This project aims to examine the texts of policies to identify data governance practices. And as an outcome it will be producing commentary, opinion and feedback to improve the texts themselves as well how it is easier for the reader to comprehend.
Review of Telangana state's Agricultural Data Management Policy 2022
The draft version of Telangana state’s agricultural data management policy 2002 is published at https://invest.telangana.gov.in/wp-content/uploads/2022/07/Draft-Telangana-Agriculture-Data-Management-Policy-2022-vEnglish.pdf
The policymakers invited suggestions to this draft. Privacy Mode submitted the following comments and suggestions.
Some of the key concerns with this draft are as follows:
- The draft does not specify the origins and sources of agriculture data. It is presumed that agri data exists everywhere/somewhere, and that over time, this data will be automatically funneled into databases.

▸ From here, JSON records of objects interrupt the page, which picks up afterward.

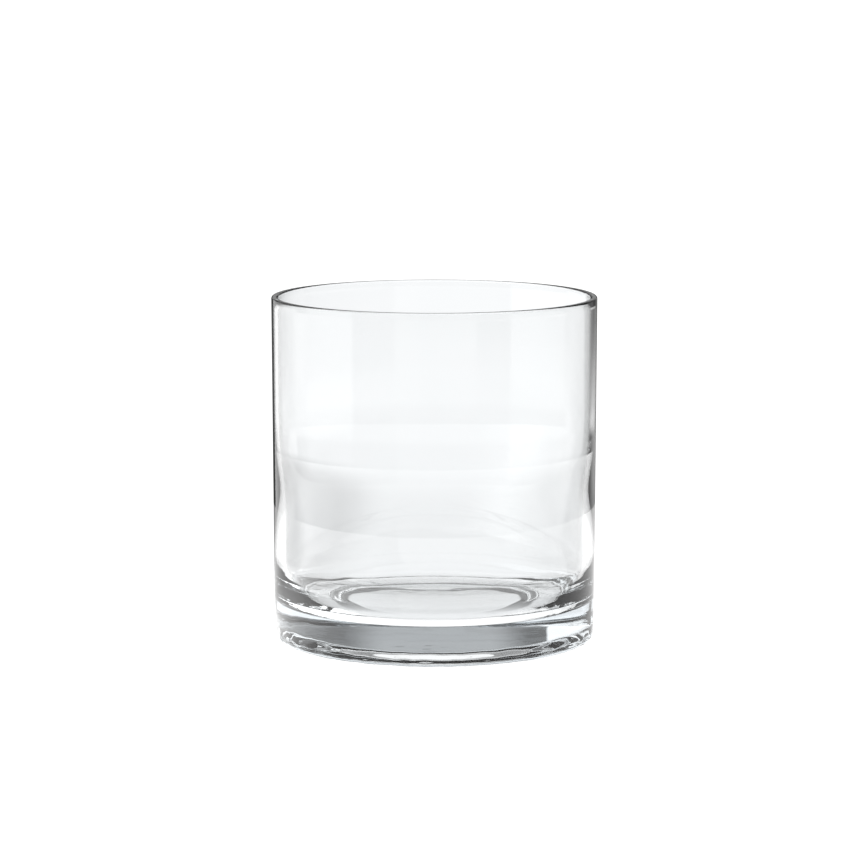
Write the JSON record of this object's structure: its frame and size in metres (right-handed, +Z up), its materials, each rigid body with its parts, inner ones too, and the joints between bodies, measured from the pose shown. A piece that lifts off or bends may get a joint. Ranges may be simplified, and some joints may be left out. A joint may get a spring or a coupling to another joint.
{
  "type": "glass cylinder vase",
  "caption": "Straight clear glass cylinder vase with a heavy base, open at the top, for cut flowers, floral arrangements or candles.",
  "frame": {"origin": "on the vase's axis, in the plane that it stands on", "axes": "+Z up along the vase's axis, out of its mouth; it is round, so +X and +Y are any two level directions"},
  "size_m": [0.113, 0.113, 0.12],
  "materials": {
    "clear_glass": "fire-polished clear soda-lime glass"
  },
  "bodies": {
    "root": {"wall_tube": "clear_glass", "base_disc": "clear_glass"}
  },
  "joints": []
}
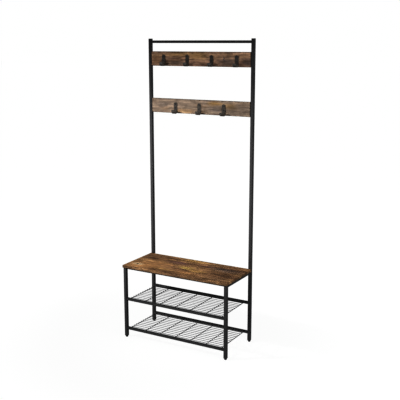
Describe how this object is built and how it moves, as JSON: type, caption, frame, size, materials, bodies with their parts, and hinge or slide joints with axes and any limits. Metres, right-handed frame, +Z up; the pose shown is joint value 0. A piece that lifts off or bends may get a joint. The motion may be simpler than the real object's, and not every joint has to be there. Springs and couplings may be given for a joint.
{
  "type": "hall tree with bench and hooks",
  "caption": "Free-standing hall tree: a wooden shoe bench over wire shelves, with a tall tube frame at the back that carries hook boards.",
  "frame": {"origin": "on the floor, in the middle of the overall width and of the overall depth", "axes": "+X to the right as seen from the front, +Y towards the back frame, +Z up"},
  "size_m": [0.7258, 0.337, 1.83],
  "materials": {
    "black_plastic": "matte",
    "zinc_steel": "satin",
    "black_fastener": "satin",
    "hook_paint": "satin",
    "wire_coat": "satin",
    "seat_wood": "satin",
    "upper_board_wood": "satin",
    "lower_board_wood": "satin",
    "powder_coat": "satin"
  },
  "bodies": {
    "frame": {"bench_seat": "seat_wood", "board_bracket_lower_left": "powder_coat", "board_bracket_lower_right": "powder_coat", "board_bracket_upper_left": "powder_coat", "board_bracket_upper_right": "powder_coat", "bracket_screws": "black_fastener", "coat_hook_lower_1": "hook_paint", "coat_hook_lower_2": "hook_paint", "coat_hook_lower_3": "hook_paint", "coat_hook_upper_1": "hook_paint", "coat_hook_upper_2": "hook_paint", "coat_hook_upper_3": "hook_paint", "coat_hook_upper_4": "hook_paint", "crossbar_bolts": "black_fastener", "crossbar_end_inserts": "zinc_steel", "foot_plugs": "black_plastic", "front_leg_left": "powder_coat", "front_leg_right": "powder_coat", "hook_board_lower": "lower_board_wood", "hook_board_upper": "upper_board_wood", "hook_screws": "black_fastener", "post_cap_left": "black_plastic", "post_cap_right": "black_plastic", "rear_post_left": "powder_coat", "rear_post_right": "powder_coat", "seat_bolts": "black_fastener", "seat_end_inserts": "zinc_steel", "seat_rail_front": "powder_coat", "seat_rail_left": "powder_coat", "seat_rail_rear": "powder_coat", "seat_rail_right": "powder_coat", "seat_screws": "black_fastener", "shelf_bolts": "black_fastener", "shelf_end_inserts": "zinc_steel", "shelf_mesh_lower": "wire_coat", "shelf_mesh_upper": "wire_coat", "shelf_rail_lower_front": "powder_coat", "shelf_rail_lower_rear": "powder_coat", "shelf_rail_upper_front": "powder_coat", "shelf_rail_upper_rear": "powder_coat", "top_crossbar": "powder_coat"},
    "foot_front_left": {"foot_pad_front_left": "black_plastic", "foot_stud_front_left": "zinc_steel"},
    "foot_front_right": {"foot_pad_front_right": "black_plastic", "foot_stud_front_right": "zinc_steel"},
    "foot_rear_left": {"foot_pad_rear_left": "black_plastic", "foot_stud_rear_left": "zinc_steel"},
    "foot_rear_right": {"foot_pad_rear_right": "black_plastic", "foot_stud_rear_right": "zinc_steel"}
  },
  "joints": [
    {"name": "level_front_left", "type": "slide", "parent": "frame", "child": "foot_front_left", "axis": [0, 0, -1], "range_m": [0, 0.008]},
    {"name": "level_front_right", "type": "slide", "parent": "frame", "child": "foot_front_right", "axis": [0, 0, -1], "range_m": [0, 0.008]},
    {"name": "level_rear_left", "type": "slide", "parent": "frame", "child": "foot_rear_left", "axis": [0, 0, -1], "range_m": [0, 0.008]},
    {"name": "level_rear_right", "type": "slide", "parent": "frame", "child": "foot_rear_right", "axis": [0, 0, -1], "range_m": [0, 0.008]}
  ]
}
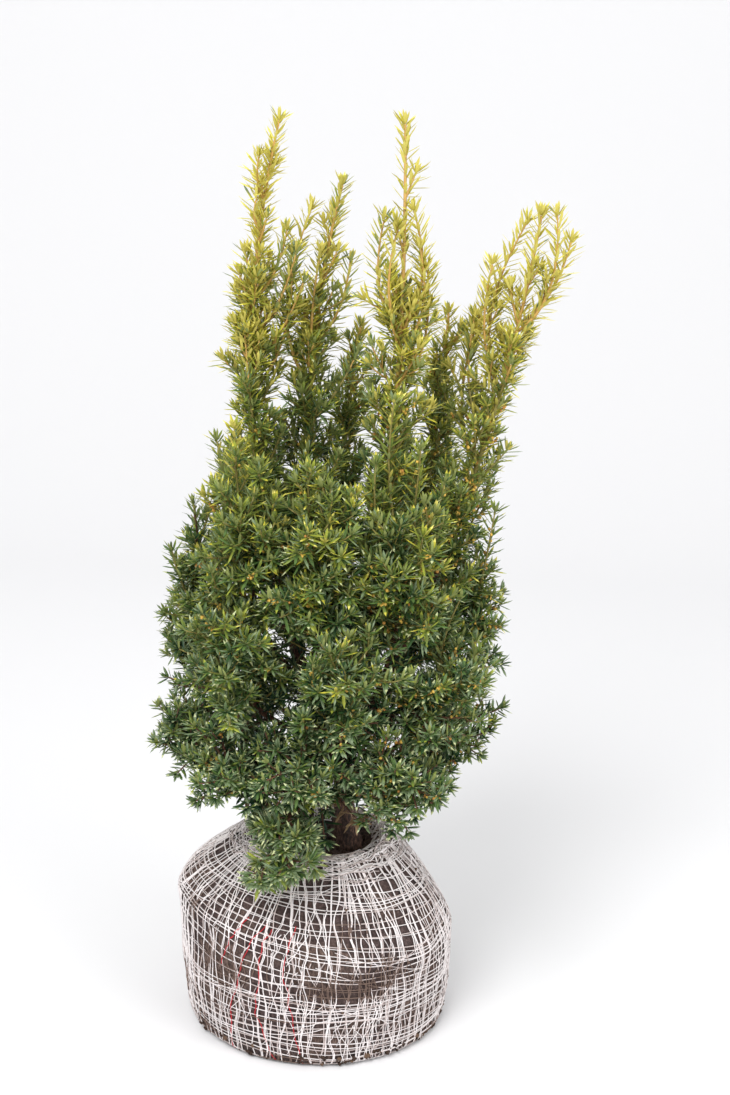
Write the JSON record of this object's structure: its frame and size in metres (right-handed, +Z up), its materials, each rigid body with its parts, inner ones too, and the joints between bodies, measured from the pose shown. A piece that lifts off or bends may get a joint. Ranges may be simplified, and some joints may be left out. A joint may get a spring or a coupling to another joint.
{
  "type": "english yew on a netted root ball",
  "caption": "Upright young english yew with several tall leaders over a dense lower crown, growing from a short trunk on a round netted root ball with a flat underside.",
  "frame": {"origin": "middle of the root ball's flat underside", "axes": "+Z up, -Y towards the front of the plant, +X to its right seen from the front"},
  "size_m": [0.3559, 0.305, 0.7634],
  "materials": {
    "netted_soil": "dark damp soil under white cotton netting",
    "bark": "rough reddish-brown bark",
    "young_bark": "smooth reddish-brown young bark",
    "golden_needles": "golden-green needles",
    "green_needles": "mid-green needles",
    "dark_needles": "deep green needles"
  },
  "bodies": {
    "root": {"root_ball": "netted_soil", "trunk": "bark", "left_stem": "bark", "left_leader_bough": "young_bark", "middle_leader_bough": "young_bark", "tall_leader_bough": "young_bark", "right_leader_bough": "young_bark", "small_leader_bough": "young_bark", "back_leader_bough": "young_bark", "left_side_leader_bough": "young_bark", "front_crown_bough": "young_bark", "front_left_crown_bough": "young_bark", "front_right_crown_bough": "young_bark", "back_right_crown_bough": "young_bark", "back_left_crown_bough": "young_bark", "mid_front_bough": "young_bark", "mid_front_right_bough": "young_bark", "mid_right_bough": "young_bark", "mid_back_right_bough": "young_bark", "mid_back_bough": "young_bark", "mid_left_bough": "young_bark", "mid_front_left_bough": "young_bark", "low_front_bough": "young_bark", "low_middle_bough": "young_bark", "low_front_left_bough": "young_bark", "low_left_bough": "young_bark", "low_back_left_bough": "young_bark", "low_back_bough": "young_bark", "low_back_right_bough": "young_bark", "low_right_bough": "young_bark", "low_front_right_bough": "young_bark", "left_leader": "golden_needles", "middle_leader": "golden_needles", "tall_leader": "golden_needles", "right_leader": "golden_needles", "small_leader": "golden_needles", "back_leader": "golden_needles", "left_side_leader": "golden_needles", "front_crown": "green_needles", "front_left_crown": "green_needles", "front_right_crown": "green_needles", "back_right_crown": "green_needles", "back_left_crown": "green_needles", "mid_front": "green_needles", "mid_front_right": "green_needles", "mid_right": "green_needles", "mid_back_right": "green_needles", "mid_back": "green_needles", "mid_left": "green_needles", "mid_front_left": "green_needles", "low_front": "dark_needles", "low_middle": "dark_needles", "low_front_left": "dark_needles", "low_left": "dark_needles", "low_back_left": "dark_needles", "low_back": "dark_needles", "low_back_right": "dark_needles", "low_right": "dark_needles", "low_front_right": "dark_needles"}
  },
  "joints": []
}
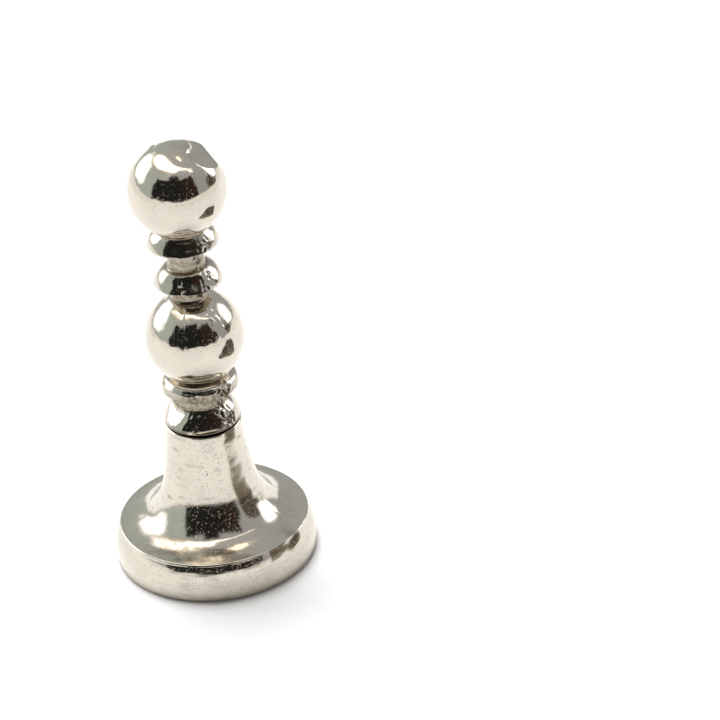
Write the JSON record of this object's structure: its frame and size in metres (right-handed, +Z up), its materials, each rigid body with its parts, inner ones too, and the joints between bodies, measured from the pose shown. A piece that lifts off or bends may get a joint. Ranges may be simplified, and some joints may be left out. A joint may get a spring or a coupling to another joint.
{
  "type": "sealing wax seal",
  "caption": "All-metal sealing-wax seal: an engraved starfish face under a bell foot, and a turned-look handle of balls and rings that unscrews.",
  "frame": {"origin": "centre of the engraved face, on the seal's axis, on the surface that it stands on", "axes": "+Z up along the seal's axis, from the engraved face to the top ball; +X to the right and -Y towards a viewer in front"},
  "size_m": [0.018, 0.018, 0.042],
  "materials": {
    "die_plating": "polished",
    "cast_plating": "polished",
    "steel": "satin"
  },
  "bodies": {
    "head": {"engraved_die": "die_plating", "bell_foot": "cast_plating"},
    "washer": {"collar_washer": "steel"},
    "handle": {"tie_rod": "steel", "lower_spool": "cast_plating", "middle_ball": "cast_plating", "upper_spool": "cast_plating", "top_ball": "cast_plating"}
  },
  "joints": [
    {"name": "washer_lift", "type": "slide", "parent": "head", "child": "washer", "axis": [0, 0, 1], "range_m": [0, 0.0054]},
    {"name": "handle_unscrew", "type": "hinge", "parent": "washer", "child": "handle", "pos_m": [0, 0, 0.01405], "axis": [0, 0, 1], "range_deg": [0, 4320]}
  ],
  "couplings": [
    {"joint": "handle_unscrew", "follows": "washer_lift", "rad_per_m": 13963}
  ]
}
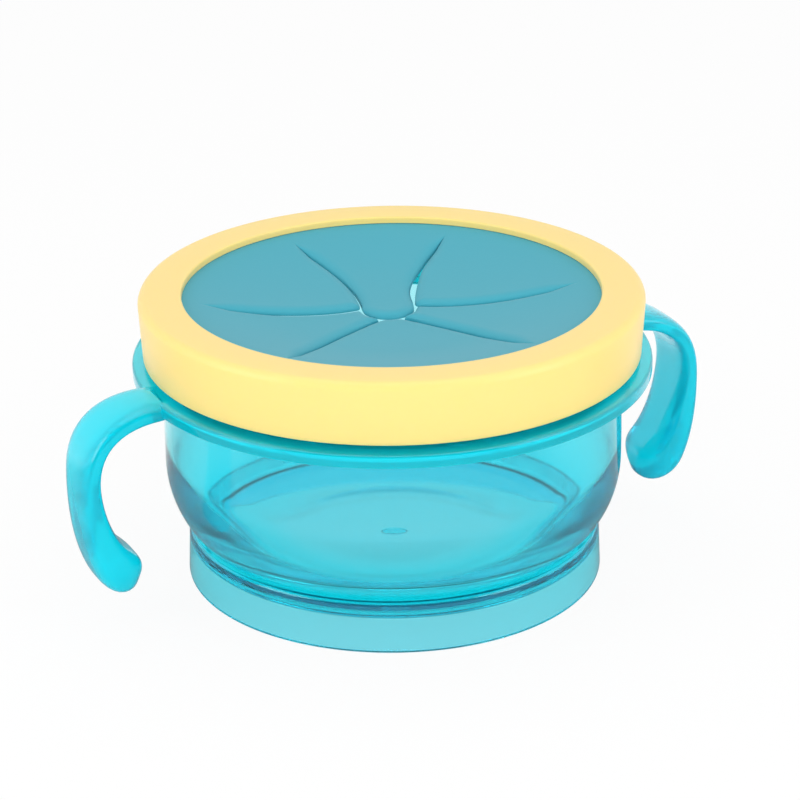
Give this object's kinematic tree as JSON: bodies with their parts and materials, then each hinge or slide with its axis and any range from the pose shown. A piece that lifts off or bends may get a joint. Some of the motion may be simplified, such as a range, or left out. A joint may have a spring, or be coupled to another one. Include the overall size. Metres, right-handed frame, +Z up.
{
  "type": "toddler snack container",
  "caption": "Two-handled toddler snack bowl with a screw ring that clamps a soft dished insert, whose flaps let a small hand in and keep the snacks in.",
  "frame": {"origin": "middle of the surface that the container stands on, under the middle of the bowl", "axes": "+Z up, out of the mouth of the bowl; +X through the right handle; +Y away from the front"},
  "size_m": [0.1594, 0.1212, 0.0696],
  "materials": {
    "bowl_plastic": "clear turquoise polypropylene, polished",
    "ring_plastic": "pale yellow polypropylene, semi-gloss",
    "insert_silicone": "teal silicone, matte"
  },
  "bodies": {
    "bowl": {"bowl": "bowl_plastic", "handle_left": "bowl_plastic", "handle_right": "bowl_plastic"},
    "insert": {"insert_rim": "insert_silicone"},
    "ring": {"screw_ring": "ring_plastic"},
    "flap_back": {"flap_back": "insert_silicone"},
    "flap_left_back": {"flap_left_back": "insert_silicone"},
    "flap_left_front": {"flap_left_front": "insert_silicone"},
    "flap_front": {"flap_front": "insert_silicone"},
    "flap_right_front": {"flap_right_front": "insert_silicone"},
    "flap_right_back": {"flap_right_back": "insert_silicone"}
  },
  "joints": [
    {"name": "insert_rise", "type": "slide", "parent": "bowl", "child": "insert", "axis": [0, 0, 1], "range_m": [0, 0.0121]},
    {"name": "ring_turn", "type": "hinge", "parent": "insert", "child": "ring", "pos_m": [0, 0, 0.0616], "axis": [0, 0, 1], "range_deg": [0, 360]},
    {"name": "flap_back_bend", "type": "hinge", "parent": "insert", "child": "flap_back", "pos_m": [0.01192, 0.03758, 0.06571], "axis": [0.9532, -0.3024, 0], "range_deg": [-45, 60], "stiffness_Nm_per_rad": 0.05},
    {"name": "flap_left_back_bend", "type": "hinge", "parent": "insert", "child": "flap_left_back", "pos_m": [-0.02316, 0.02922, 0.06548], "axis": [0.7837, 0.6211, 0], "range_deg": [-45, 60], "stiffness_Nm_per_rad": 0.05},
    {"name": "flap_left_front_bend", "type": "hinge", "parent": "insert", "child": "flap_left_front", "pos_m": [-0.03862, -0.00416, 0.06564], "axis": [-0.1071, 0.9942, 0], "range_deg": [-45, 60], "stiffness_Nm_per_rad": 0.05},
    {"name": "flap_front_bend", "type": "hinge", "parent": "insert", "child": "flap_front", "pos_m": [-0.01015, -0.03199, 0.0651], "axis": [-0.9532, 0.3024, 0], "range_deg": [-45, 60], "stiffness_Nm_per_rad": 0.05},
    {"name": "flap_right_front_bend", "type": "hinge", "parent": "insert", "child": "flap_right_front", "pos_m": [0.02916, -0.02566, 0.06564], "axis": [-0.6607, -0.7507, 0], "range_deg": [-45, 60], "stiffness_Nm_per_rad": 0.05},
    {"name": "flap_right_back_bend", "type": "hinge", "parent": "insert", "child": "flap_right_back", "pos_m": [0.03577, 0.01053, 0.06548], "axis": [0.2823, -0.9593, 0], "range_deg": [-45, 60], "stiffness_Nm_per_rad": 0.05}
  ],
  "couplings": [
    {"joint": "insert_rise", "follows": "ring_turn", "m_per_rad": 0.0019099}
  ]
}
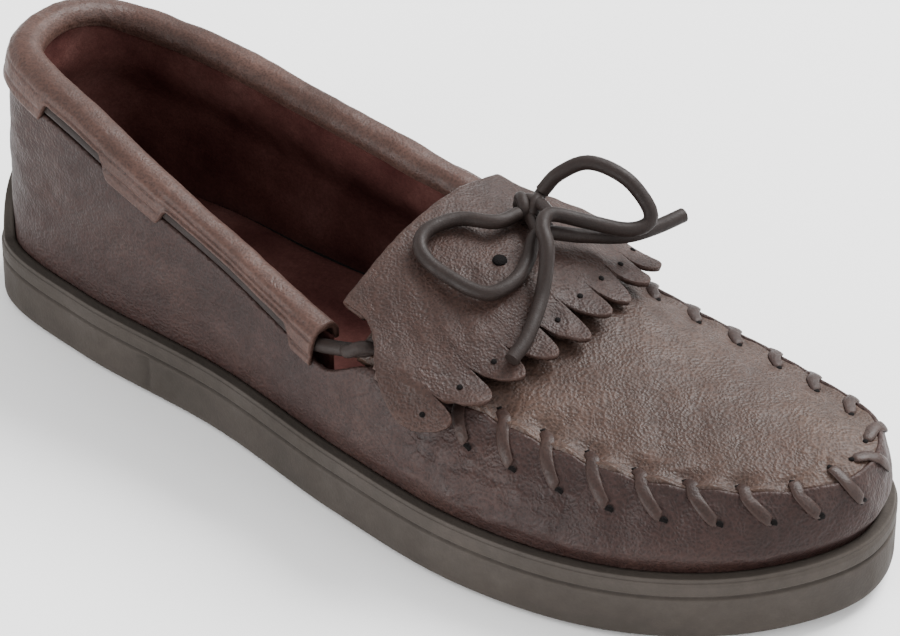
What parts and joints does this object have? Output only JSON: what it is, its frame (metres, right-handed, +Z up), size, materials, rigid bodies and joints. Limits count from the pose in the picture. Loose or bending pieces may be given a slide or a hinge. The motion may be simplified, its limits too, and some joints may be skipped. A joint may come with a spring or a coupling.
{
  "type": "moccasin",
  "caption": "Slip-on leather moccasin for the right foot: cup sole, laced apron toe, rolled collar with a lace in it, fringed instep flap and a bow.",
  "frame": {"origin": "on the flat tread, under the middle of the sole's length", "axes": "+X to the toe, +Y to the inner side of the foot, +Z up out of the tread"},
  "size_m": [0.267, 0.0955, 0.0792],
  "materials": {
    "sole_rubber": "matt moulded",
    "upper_leather": "pebbled, waxy",
    "collar_leather": "smooth, folded",
    "apron_leather": "pebbled, rubbed",
    "flap_leather": "pebbled",
    "lace_leather": "matt cord",
    "lining": "brushed",
    "board": "fibre board",
    "foam": "open foam"
  },
  "bodies": {
    "shoe": {"outsole": "sole_rubber", "leather_wrap": "upper_leather", "insole_board": "board", "footbed_foam": "foam", "sock_lining": "lining", "quarter_lining": "lining", "vamp_lining": "lining", "heel_counter": "board", "collar_foam": "foam", "collar_cuff": "collar_leather", "apron": "apron_leather", "apron_lining": "lining", "tongue": "upper_leather", "toe_lacing": "apron_leather", "collar_lace": "lace_leather"},
    "flap": {"kiltie": "flap_leather", "bow_knot": "lace_leather", "bow_outer": "lace_leather", "bow_inner": "lace_leather"}
  },
  "joints": [
    {"name": "flap_lift", "type": "hinge", "parent": "shoe", "child": "flap", "pos_m": [0.0025, 0, 0.0617], "axis": [0, -1, 0], "range_deg": [0, 22]}
  ]
}
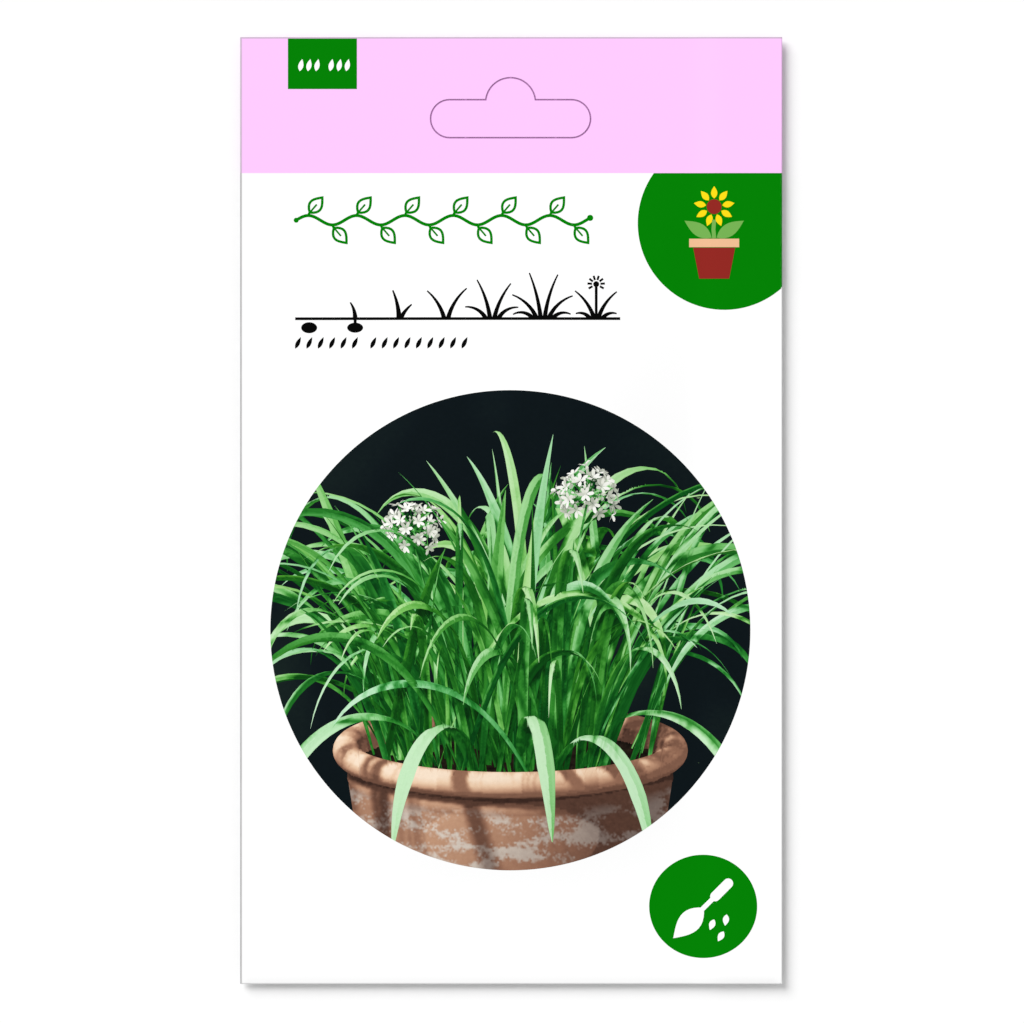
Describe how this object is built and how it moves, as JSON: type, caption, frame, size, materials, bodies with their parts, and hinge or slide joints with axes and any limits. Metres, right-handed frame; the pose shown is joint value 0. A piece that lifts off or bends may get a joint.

As a result, the processes by which consent should be obtained from Data Principals is weakly defined in this draft.
- The individual Data Principals i.e., farmers, marginal land owners, tenant farmers and other individual entities in the agri ecosystem should be at the center of this draft policy and its future iterations. The draft policy, in its current form, does not explicitly consider individuals as Data Principals and therefore overlooks the nuances of how consent should be obtained from individuals to process and access their data. Instead, the policy appears to be guided by gross assumptions about data management and data access that privilege AIPs which may often be institutions and corporate bodies rather than individuals.
- The lack of explanation of data sources also leads to a non-nuanced examination of what Non Personal Data (NPD) means, where it is likely to stem from. Consequently, the policy does not attend to the challenges NPD poses for de-anonymization of data for Data Principals, and how Data Principals will access their data in future. NPD fundamentally flows from personal data, and needs stronger systems and processes for storage, consent and access.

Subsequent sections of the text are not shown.